Monsignor Mario Zenari, nunzio in Siria.

«Oltre le mura dovremo ricostruire i cuori in macerie»

Monsignor Mario Zenari, nunzio a Damasco, racconta il dramma del Paese. E quello dei cristiani, che soffrono insieme al resto del popolo. «L'odio sta conquistando gli animi. Saranno ferite difficili da sanare»
Luca Fiore

Monsignor Zenari, la minacciano di morte. Su internet si parla di un attentato contro di lei pensato dall’esercito e dai servizi siriani. «Non do molto peso a queste notizie. Chi pianifica un attentato non lo annuncia prima su internet. Io sono sereno, cerco di fare la mia missione. Non è la prima volta che mi trovo in una situazione difficile, mi era già capitato quando ero in Niger e in Costa d’Avorio». Mario Zenari, classe 1946, nunzio apostolico in Siria dal 2008, risponde con tranquillità che sorprende.

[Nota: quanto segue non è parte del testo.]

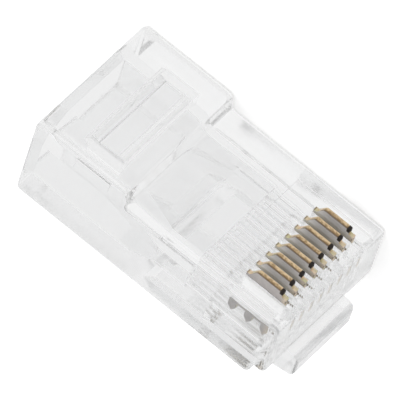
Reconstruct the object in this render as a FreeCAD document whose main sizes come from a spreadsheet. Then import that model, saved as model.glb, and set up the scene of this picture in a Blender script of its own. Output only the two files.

Solo poche ore prima le finestre della nunziatura avevano tremato per l’esplosione, a poche centinaia di metri, dell’autobomba che ha lasciato sul terreno 35 morti e 237 feriti. E poi quelle notizie che parlano lui come possibile obiettivo di un attentato. La colpa di monsignor Zenari sarebbe di aver detto che in Siria ormai si cammina sul sangue delle vittime sparse ovunque. «Se lei viene qui a Damasco», spiega a Tracce, «camminando per strada le si attaccherebbero resti umani sotto le scarpe». Eppure il nunzio è ancora lì, anche ora che gli scontri sono arrivati nel quartiere diplomatico della capitale. «Noi restiamo qui, con la gente che soffre, per dare loro voce. Per compatire, patire-con loro».

Per lui è ormai quasi impossibile uscire in strada e incontrare fedeli, religiosi e vescovi. Tutti i contatti sono telefonici. «Cerchiamo di sostenerci a vicenda. I cristiani, e i religiosi in particolare, restano per questo Paese una presenza importante per tutti, musulmani compresi. Anche in questo periodo ho visto miracoli. Io li chiamo i “fiori nel deserto”. Noi siamo qui per pura testimonianza. So di conventi che diventano punti di riferimento per interi villaggi. Ribelli che si fermano davanti all’autorevolezza dei religiosi. Luoghi di culto che vengono usati come rifugio, non solo spirituale. Siamo disarmati e per questo siamo più potenti di tutti». Eppure dalla Siria giungono voci di persecuzioni contro i cristiani. L’ultima è quella di un armeno ucciso a sangue freddo perché indossava un crocefisso. «Su questo bisogna essere molto cauti e non affrettare i giudizi parlando di martirio. Io sono a conoscenza solo di due casi, quelli di due sacerdoti ortodossi uccisi l’anno scorso, ma anche in quelle circostanze non si è riusciti a ricostruire l’accaduto per dire quali fossero le vere motivazioni. Io dico che i cristiani siriani soffrono allo stesso modo di tutti i cittadini siriani. Sono vittime del fuoco incrociato o di comune brigantaggio. Spesso nel caos si regolano conti tra famiglie su problemi precedenti alla guerra. Bisogna fare attenzione e stare ai fatti. Io conosco casi in cui avere un nome cristiano ha salvato la vita. Ai check point, ad esempio».
La situazione è sempre più difficile da interpretare. Dal punto di vista politico e militare. «Penso che neanche gli stessi siriani riescano a capire davvero cosa sta succedendo. Ormai più si va avanti e più diminuiscono le possibilità di arrivare ad una soluzione pacifica. Il problema è stato a monte, quando due anni fa si è scelta la via della violenza. È triste vedere l’immobilità della comunità internazionale. Ha ragione Lakhdar Brahimi, l’inviato dell’Onu, quando dice che la Siria non può più venirne fuori da sola».

Che cosa la preoccupa di più? «Penso che le bombe stanno distruggendo gli edifici e uccidendo le persone. Ma le macerie più difficili da ricostruire saranno quelle che si stanno accumulando negli animi. Una volta finito tutto, sarà questo il problema principale: l’odio che si sta accumulando nei cuori. Rimettere in pieni i muri sarà infinitamente più facile che ricostruire gli animi. E penso che in questo un ruolo decisivo sarà quello delle religioni».